Interest rates LIVE: Bank of England set to make major cut as economy struggles
The Bank of England is poised to slash interest rates to 4% today – the lowest level in over two years – in a dramatic move to boost Britain’s faltering economy.
It would mark the fifth cut since last August, bringing the rate down to its lowest since March 2023. The Monetary Policy Committee (MPC) is widely tipped to reduce the base rate by 0.25% to 4%, with the decision set to be announced at midday today.
Brits are hoping the move will pave the way for cheaper deals for mortgage holders and new buyers, but it also means a smaller return for savers. It comes as the UK economy struggles with rising inflation against the background of a trade war sparked by Donald Trump’s tariffs.
FTSE 100 falls as Trump tariffs come into effect
At 9:15am, the FTSE 100 index was down 28.09 at 9136.22 after opening at 9164.31.
It comes after Donald Trump’s new tariff rates came into effect after a week-long delay.
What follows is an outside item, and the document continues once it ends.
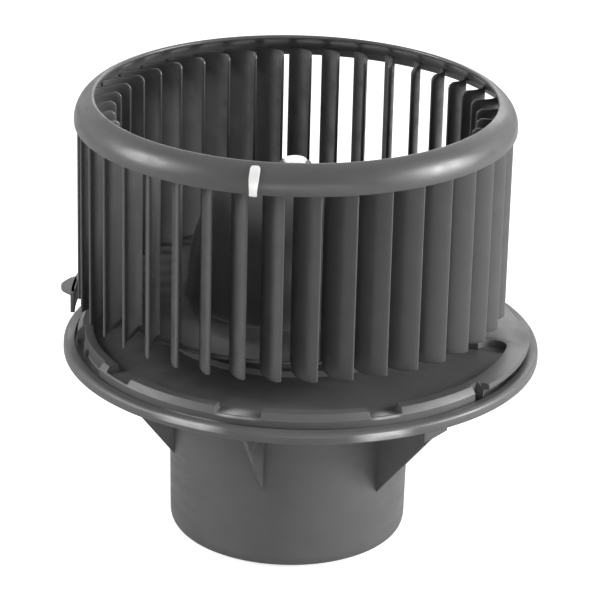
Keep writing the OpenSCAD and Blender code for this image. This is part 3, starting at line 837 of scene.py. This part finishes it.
def housing_section(angle, h):
    """Corners of the housing's section in one direction.

    Each is (radius, height, share of the flange's shift, rounding).
    """
    deck, band = h.deck / MM, h.band / MM
    edge = h.edge / MM
    plate = deck - h.trough_depth / MM - FLOOR_WALL
    can, bore = h.can_radius / MM, h.can_bore / MM
    lean = math.tan(h.can_draft)
    corner = h.can_corner / MM
    foot_can, top_can = can - corner * lean, can + (plate - corner) * lean
    ring, flange = h.spigot_radius / MM, h.flange_radius / MM
    outer, depth = h.trough_radius / MM, h.trough_depth / MM
    nose = NOSE_RADIUS**2 - (math.radians(max(0.0, angle - TROUGH_SPAN[1])) * NOSE_AT) ** 2
    inner = bore + COLLAR_WIDTH
    in_trough = span(angle, *TROUGH_SPAN)
    flange_share = 0.0
    if angle > TROUGH_SPAN[1] - 0.05 and nose > 0.0:
        half = math.sqrt(nose)
        inner, outer = NOSE_AT - half, NOSE_AT + half
        in_trough = min(1.0, half / 0.6)
        flange_share = 1.0
    sunk = deck - depth * in_trough
    notch = max(span(angle, *pair) for pair in NOTCH_SPANS)
    lip = deck - LIP_DROP * notch
    floor = deck - depth * notch
    slot = span(angle, *SLOT_SPAN)
    nick = span(angle, *NICK_SPAN)
    lug = span(angle, *LUG_SPAN)
    cut = SLOT_CUT * slot + NICK_CUT * nick
    wall = ring - cut
    slope = max(0.0, h.ring_bevel / MM * (1.0 - lug) - cut)
    slope_in = min(wall, wall - slope + (deck - lip) / SLOPE_RATE)
    step_r = min(wall - 1.0, slope_in - 0.1)
    slope_low = min(lip, deck - SLOPE_RATE * slope)
    slope_edge = edge * 1.6 + 0.4 * slope
    groove = band + GROOVE_RISE
    band_top, band_in = band + BAND_RISE, ring + GROOVE_WIDTH
    lug_in, lug_out = wall - LUG_UNDERCUT * lug, wall + LUG_REACH * lug
    lug_low = deck - LUG_WALL - 0.2 * (1.0 - lug)
    return [
        (0.0, 0.0, 0.0, 0.0),
        (foot_can, 0.0, 0.0, corner * 1.17),
        (top_can, plate, 0.0, 1.5),
        (ring - SKIRT, plate, 1.0, 1.0),
        (ring - SKIRT, band, 1.0, edge),
        (flange, band, 1.0, edge * 1.5),
        (flange - 0.1, band_top, 1.0, 3.2),
        (band_in, band_top, 1.0, edge),
        (band_in, groove, 1.0, edge),
        (lug_in, groove, 1.0, edge),
        (lug_in, lug_low, 1.0, edge),
        (lug_out, lug_low + 0.01, 1.0, edge),
        (lug_out, slope_low, 1.0, slope_edge),
        (slope_in, lip, 1.0, slope_edge),
        (step_r, lip, 1.0, edge),
        (step_r - 0.05, floor, 1.0, edge),
        (outer + 0.01, floor, 1.0, edge * 1.4),
        (outer, min(sunk, floor), 1.0, edge),
        (inner, sunk, flange_share, edge),
        (inner - 0.01, deck, flange_share, edge),
        (bore, deck, 0.0, edge),
        (bore, h.can_floor / MM, 0.0, 0.8),
        (0.0, h.can_floor / MM, 0.0, 0.0),
    ]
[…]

Germany’s DAX meanwhile rose 0.9% to 24,137.51 and the Euro Stoxx 50 index is up 0.3%. Most world shares have advanced, showing little to no reaction to Trump’s higher tariffs on exports to the US.
Cuts likely to go ahead despite high inflation
The current UK inflation is 3.6% – which is above the 2% target, but some signs show the economy is slowing down. Recent figures show fewer people are getting hired, unemployment is going up and wages are growing more slowly.
The BoE are likely to go ahead with interest rate cuts, even if inflation is still a bit high, because the UK economy needs support at the moment.
Vote to be held at 12pm
At 12pm, nine MPC members of the Bank of England will take part in a vote on the new interest rates.
A 25 basis points cut is likely, which means the current interest rate of 4.25% is likely to drop to 4%. A majority vote, in this case, five, are needed to arrive at a decision. The cut will come into force immediately if voted for.
What lower interest rates mean for Brits
If you have a mortgage, lower interest rates m your monthly payments might go down. For a typical £250,000 mortgage, you could save about £40 a month, according to Moneyfacts. Those on a fixed term on a mortgage plan won’t see changes until that comes to an end.
But if you’re a saver, the interest you earn on your savings will likely be cut, giving you a smaller return. In this case, the average return rate would drop from 3.9% in August last year to 3.5%.
Bank of England tipped to cut base rate to 4% today
The Bank of England is tipped to lower interest rates this afternoon, with an announcement due around noon.
- Right now, the interest rate is 4.25%. BoE might cut it down to 4%.
- That would make borrowing money cheaper (like loans and mortgages).
- But it would also make saving money less rewarding, because you’d earn less interest on savings.
Why are interest rates being cut?
Interest rates are being cut because the UK economy hasn’t been growing much lately.
It didn’t grow at all in April and May, with Chancellor Rachel Reeves calling its recent performance “disappointing.”
Lowering interest rates is a way to try to boost the economy by encouraging people and businesses to borrow and spend more.